To be done:
Begin at the line containing "Turn this picture" and stop at the line containing "# back. The"; copy those lines exactly, ends included, and nothing else.

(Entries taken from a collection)
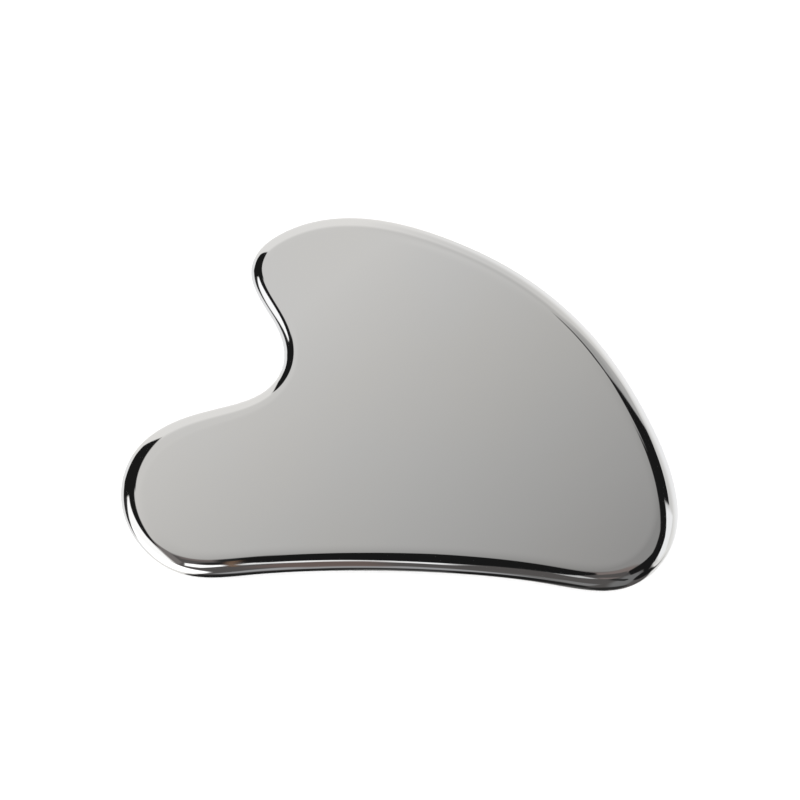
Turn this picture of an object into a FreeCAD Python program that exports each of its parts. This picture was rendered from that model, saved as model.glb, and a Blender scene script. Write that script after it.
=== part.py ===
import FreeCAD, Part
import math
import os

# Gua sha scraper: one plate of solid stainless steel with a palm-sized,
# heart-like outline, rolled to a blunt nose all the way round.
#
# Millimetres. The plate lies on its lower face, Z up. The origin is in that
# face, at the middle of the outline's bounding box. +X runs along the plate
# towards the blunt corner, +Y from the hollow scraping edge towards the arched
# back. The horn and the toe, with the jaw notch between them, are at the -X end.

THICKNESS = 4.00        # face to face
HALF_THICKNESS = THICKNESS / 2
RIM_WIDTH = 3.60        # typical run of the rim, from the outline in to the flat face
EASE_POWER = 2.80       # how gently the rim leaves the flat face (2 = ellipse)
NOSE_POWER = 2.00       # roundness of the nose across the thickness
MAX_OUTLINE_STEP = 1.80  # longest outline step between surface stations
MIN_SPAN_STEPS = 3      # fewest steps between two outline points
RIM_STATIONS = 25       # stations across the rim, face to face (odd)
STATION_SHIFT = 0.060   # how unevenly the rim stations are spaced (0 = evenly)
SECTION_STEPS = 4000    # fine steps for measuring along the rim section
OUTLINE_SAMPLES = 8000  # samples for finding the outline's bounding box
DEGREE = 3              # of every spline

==

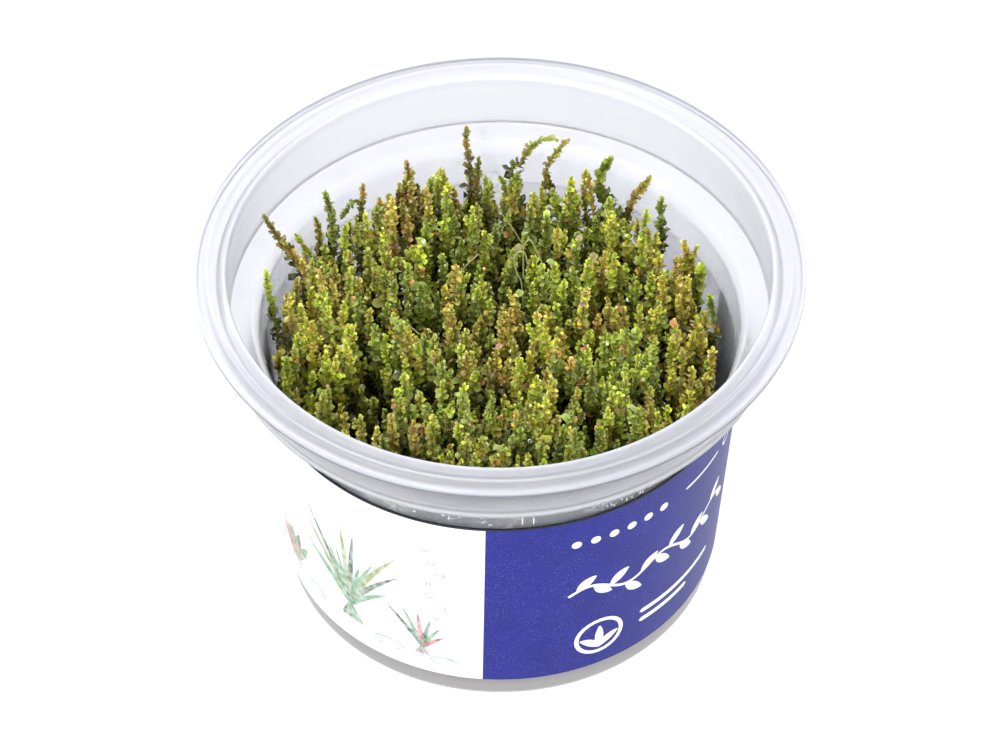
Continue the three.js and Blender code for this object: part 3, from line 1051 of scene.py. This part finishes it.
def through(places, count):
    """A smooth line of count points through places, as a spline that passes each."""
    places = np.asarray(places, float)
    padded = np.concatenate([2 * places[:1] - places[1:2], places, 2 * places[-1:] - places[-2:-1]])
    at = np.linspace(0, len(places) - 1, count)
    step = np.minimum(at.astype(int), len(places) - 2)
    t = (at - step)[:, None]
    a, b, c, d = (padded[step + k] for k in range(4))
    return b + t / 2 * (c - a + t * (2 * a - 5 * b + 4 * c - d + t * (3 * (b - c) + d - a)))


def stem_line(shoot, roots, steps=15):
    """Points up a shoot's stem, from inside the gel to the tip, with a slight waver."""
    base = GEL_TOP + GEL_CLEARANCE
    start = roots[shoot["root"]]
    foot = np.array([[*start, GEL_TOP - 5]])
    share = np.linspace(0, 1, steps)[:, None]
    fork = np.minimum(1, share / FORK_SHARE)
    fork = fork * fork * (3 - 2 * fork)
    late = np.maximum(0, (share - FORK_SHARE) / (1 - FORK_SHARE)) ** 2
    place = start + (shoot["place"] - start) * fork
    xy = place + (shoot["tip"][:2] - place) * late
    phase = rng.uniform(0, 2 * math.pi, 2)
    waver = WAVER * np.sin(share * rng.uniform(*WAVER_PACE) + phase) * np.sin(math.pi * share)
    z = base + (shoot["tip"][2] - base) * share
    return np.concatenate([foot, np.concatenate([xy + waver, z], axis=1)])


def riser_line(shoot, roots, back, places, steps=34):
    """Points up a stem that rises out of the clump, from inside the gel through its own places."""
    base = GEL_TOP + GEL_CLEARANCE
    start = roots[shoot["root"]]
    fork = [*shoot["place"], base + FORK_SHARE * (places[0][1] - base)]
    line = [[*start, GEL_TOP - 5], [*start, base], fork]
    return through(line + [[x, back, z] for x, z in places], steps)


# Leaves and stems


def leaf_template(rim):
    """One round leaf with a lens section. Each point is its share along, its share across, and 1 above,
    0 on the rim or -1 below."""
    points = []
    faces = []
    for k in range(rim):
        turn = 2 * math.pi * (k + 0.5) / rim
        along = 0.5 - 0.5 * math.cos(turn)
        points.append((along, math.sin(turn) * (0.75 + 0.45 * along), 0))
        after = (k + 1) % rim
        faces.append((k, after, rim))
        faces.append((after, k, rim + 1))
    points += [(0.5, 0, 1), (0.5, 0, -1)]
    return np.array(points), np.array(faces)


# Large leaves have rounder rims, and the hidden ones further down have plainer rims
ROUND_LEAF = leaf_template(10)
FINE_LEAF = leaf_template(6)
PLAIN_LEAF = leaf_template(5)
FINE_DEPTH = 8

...

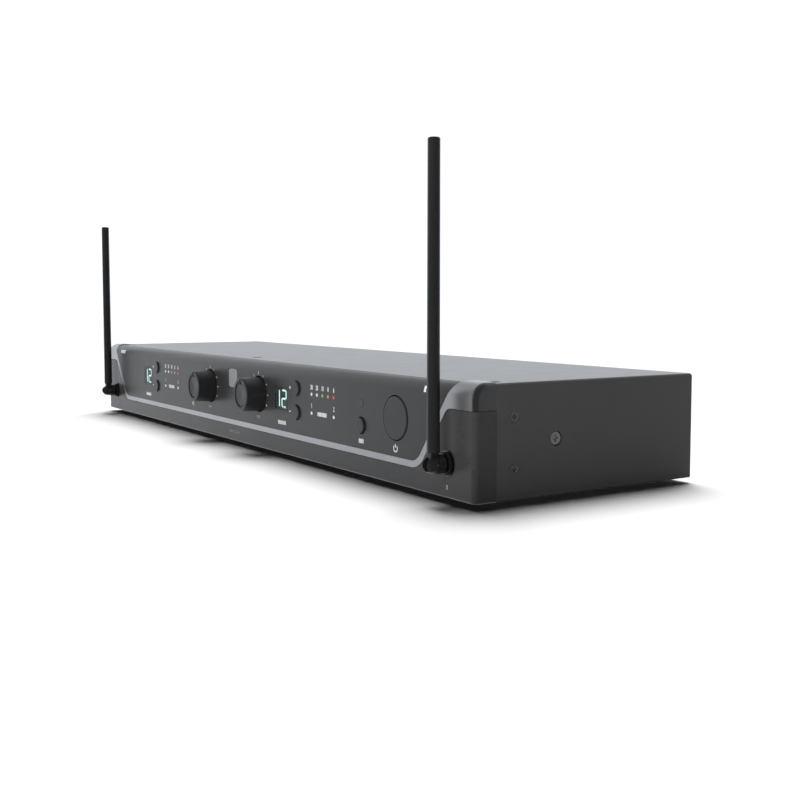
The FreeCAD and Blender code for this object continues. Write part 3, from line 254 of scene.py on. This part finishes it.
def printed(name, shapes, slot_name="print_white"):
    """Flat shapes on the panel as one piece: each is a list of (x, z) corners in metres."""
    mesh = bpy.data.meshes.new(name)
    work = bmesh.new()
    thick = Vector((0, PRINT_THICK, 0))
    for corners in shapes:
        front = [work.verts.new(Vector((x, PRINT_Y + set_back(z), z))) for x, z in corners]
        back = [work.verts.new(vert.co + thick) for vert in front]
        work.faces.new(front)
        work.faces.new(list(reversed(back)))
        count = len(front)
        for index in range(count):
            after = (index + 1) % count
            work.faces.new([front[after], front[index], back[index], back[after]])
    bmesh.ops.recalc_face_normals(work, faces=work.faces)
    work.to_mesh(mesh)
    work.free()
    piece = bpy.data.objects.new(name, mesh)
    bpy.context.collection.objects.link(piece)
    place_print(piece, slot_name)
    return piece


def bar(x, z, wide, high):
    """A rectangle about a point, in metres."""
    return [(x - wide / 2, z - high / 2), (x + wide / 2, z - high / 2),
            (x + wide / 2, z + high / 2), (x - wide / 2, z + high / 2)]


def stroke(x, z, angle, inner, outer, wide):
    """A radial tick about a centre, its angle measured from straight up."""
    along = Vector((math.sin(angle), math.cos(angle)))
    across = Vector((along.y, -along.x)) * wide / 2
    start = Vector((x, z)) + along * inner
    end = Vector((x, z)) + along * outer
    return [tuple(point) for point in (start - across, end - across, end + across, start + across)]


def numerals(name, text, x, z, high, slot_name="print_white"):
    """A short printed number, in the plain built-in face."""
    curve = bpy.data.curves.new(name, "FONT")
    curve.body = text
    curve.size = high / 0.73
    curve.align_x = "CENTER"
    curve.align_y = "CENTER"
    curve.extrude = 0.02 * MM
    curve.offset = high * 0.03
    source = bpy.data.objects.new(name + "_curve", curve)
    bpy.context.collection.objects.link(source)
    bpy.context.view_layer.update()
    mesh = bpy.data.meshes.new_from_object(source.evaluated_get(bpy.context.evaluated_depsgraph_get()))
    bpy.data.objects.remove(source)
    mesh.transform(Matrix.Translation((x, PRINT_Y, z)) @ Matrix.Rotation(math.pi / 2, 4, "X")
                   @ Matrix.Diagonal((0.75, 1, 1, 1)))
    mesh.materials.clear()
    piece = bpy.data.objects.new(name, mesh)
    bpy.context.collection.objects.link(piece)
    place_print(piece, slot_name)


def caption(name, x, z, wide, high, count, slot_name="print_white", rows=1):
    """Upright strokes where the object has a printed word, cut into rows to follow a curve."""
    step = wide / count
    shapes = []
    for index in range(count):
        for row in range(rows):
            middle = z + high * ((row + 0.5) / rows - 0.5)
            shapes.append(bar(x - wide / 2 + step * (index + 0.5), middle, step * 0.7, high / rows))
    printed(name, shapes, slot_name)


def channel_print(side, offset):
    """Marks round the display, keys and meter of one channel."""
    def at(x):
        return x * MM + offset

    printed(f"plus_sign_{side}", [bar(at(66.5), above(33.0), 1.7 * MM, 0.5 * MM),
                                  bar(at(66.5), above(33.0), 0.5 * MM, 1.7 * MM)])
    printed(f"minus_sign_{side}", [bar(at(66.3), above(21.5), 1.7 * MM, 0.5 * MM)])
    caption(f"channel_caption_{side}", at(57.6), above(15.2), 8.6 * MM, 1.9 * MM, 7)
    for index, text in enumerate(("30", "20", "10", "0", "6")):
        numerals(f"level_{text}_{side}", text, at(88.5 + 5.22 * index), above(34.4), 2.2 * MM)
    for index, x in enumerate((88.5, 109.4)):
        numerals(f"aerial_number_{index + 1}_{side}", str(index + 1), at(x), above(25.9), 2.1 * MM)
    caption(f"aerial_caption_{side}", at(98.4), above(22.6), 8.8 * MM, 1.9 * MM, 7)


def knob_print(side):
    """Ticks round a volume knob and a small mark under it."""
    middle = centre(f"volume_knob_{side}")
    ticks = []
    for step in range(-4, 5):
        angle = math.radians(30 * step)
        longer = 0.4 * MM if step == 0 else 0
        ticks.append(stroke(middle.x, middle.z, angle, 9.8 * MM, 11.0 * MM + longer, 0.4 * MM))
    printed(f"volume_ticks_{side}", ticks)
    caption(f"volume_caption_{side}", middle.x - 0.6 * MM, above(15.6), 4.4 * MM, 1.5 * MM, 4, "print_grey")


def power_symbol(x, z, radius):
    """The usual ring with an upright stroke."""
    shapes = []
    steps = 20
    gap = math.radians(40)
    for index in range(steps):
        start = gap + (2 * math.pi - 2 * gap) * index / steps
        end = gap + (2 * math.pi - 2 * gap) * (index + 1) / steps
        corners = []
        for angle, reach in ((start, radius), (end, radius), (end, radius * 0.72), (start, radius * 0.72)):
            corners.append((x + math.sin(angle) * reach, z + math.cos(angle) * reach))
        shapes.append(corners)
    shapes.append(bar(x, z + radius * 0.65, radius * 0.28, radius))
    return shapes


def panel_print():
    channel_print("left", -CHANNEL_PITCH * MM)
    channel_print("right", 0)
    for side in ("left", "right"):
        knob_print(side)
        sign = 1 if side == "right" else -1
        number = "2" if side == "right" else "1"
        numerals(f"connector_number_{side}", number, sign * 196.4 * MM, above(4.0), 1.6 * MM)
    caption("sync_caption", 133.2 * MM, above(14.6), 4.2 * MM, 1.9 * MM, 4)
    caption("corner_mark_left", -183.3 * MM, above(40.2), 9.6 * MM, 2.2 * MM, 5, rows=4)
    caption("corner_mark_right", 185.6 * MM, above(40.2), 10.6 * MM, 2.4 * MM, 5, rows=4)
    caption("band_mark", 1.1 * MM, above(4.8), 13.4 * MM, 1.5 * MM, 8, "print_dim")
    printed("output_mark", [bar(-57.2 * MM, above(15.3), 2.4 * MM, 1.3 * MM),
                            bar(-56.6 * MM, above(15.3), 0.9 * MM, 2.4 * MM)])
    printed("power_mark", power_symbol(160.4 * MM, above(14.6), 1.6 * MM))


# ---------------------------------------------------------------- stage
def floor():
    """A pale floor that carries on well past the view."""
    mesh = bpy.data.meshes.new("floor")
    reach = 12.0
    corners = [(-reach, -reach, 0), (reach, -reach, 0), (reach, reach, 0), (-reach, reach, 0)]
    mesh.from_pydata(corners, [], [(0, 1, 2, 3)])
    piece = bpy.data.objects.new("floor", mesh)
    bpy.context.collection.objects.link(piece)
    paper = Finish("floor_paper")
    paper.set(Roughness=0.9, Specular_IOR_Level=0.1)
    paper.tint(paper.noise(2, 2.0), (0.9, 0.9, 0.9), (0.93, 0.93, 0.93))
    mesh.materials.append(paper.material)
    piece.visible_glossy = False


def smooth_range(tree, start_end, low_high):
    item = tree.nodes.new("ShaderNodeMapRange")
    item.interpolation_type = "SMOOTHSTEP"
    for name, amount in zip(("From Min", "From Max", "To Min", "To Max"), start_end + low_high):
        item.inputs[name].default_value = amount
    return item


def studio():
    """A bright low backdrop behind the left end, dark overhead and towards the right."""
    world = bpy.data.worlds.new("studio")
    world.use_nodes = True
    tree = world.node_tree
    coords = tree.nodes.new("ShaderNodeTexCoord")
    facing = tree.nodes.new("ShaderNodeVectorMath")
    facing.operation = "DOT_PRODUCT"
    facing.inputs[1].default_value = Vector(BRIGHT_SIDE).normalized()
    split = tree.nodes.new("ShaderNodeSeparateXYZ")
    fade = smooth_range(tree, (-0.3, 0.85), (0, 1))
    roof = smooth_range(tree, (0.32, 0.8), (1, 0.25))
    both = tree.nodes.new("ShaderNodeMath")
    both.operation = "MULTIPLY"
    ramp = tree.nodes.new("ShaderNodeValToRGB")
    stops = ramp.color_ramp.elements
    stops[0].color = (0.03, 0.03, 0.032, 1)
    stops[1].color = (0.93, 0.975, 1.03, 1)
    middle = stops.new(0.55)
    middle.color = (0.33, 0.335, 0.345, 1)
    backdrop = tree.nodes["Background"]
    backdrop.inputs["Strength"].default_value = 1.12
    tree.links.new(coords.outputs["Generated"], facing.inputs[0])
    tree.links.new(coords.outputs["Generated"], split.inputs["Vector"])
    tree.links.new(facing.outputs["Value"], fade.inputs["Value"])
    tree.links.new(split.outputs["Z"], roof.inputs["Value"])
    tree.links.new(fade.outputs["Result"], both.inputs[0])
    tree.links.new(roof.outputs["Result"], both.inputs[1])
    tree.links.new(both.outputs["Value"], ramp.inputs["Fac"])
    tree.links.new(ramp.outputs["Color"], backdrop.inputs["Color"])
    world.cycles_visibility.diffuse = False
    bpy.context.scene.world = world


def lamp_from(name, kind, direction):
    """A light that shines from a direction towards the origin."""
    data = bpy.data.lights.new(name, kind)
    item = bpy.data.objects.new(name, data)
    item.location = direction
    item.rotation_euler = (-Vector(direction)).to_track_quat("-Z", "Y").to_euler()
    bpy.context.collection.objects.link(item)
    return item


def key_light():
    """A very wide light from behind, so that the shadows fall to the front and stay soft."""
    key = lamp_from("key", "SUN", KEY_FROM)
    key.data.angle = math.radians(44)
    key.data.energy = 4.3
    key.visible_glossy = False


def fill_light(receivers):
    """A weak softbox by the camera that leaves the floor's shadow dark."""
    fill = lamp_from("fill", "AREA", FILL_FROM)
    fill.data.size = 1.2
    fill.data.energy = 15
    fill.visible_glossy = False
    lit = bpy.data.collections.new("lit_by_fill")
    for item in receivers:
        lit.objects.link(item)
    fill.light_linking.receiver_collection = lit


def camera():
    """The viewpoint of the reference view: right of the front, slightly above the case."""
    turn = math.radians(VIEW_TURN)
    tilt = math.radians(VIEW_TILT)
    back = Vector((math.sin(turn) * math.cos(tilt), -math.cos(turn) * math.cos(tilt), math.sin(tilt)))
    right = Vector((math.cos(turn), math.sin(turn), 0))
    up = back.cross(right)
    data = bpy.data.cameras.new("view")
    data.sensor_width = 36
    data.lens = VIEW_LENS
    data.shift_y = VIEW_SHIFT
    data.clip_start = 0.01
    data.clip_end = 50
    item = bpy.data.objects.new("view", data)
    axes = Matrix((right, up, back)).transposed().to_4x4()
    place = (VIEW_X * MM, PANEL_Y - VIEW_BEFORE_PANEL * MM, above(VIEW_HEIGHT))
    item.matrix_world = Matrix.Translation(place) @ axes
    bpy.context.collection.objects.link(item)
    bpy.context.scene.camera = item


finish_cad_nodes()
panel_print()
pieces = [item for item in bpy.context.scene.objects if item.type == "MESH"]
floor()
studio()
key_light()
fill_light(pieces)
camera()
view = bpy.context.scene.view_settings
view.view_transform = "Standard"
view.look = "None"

Result of the task:
Turn this picture of an object into a FreeCAD Python program that exports each of its parts. This picture was rendered from that model, saved as model.glb, and a Blender scene script. Write that script after it.
=== part.py ===
import FreeCAD, Part
import math
import os

# Gua sha scraper: one plate of solid stainless steel with a palm-sized,
# heart-like outline, rolled to a blunt nose all the way round.
#
# Millimetres. The plate lies on its lower face, Z up. The origin is in that
# face, at the middle of the outline's bounding box. +X runs along the plate
# towards the blunt corner, +Y from the hollow scraping edge towards the arched
# back. The horn and the toe, with the jaw notch between them, are at the -X end.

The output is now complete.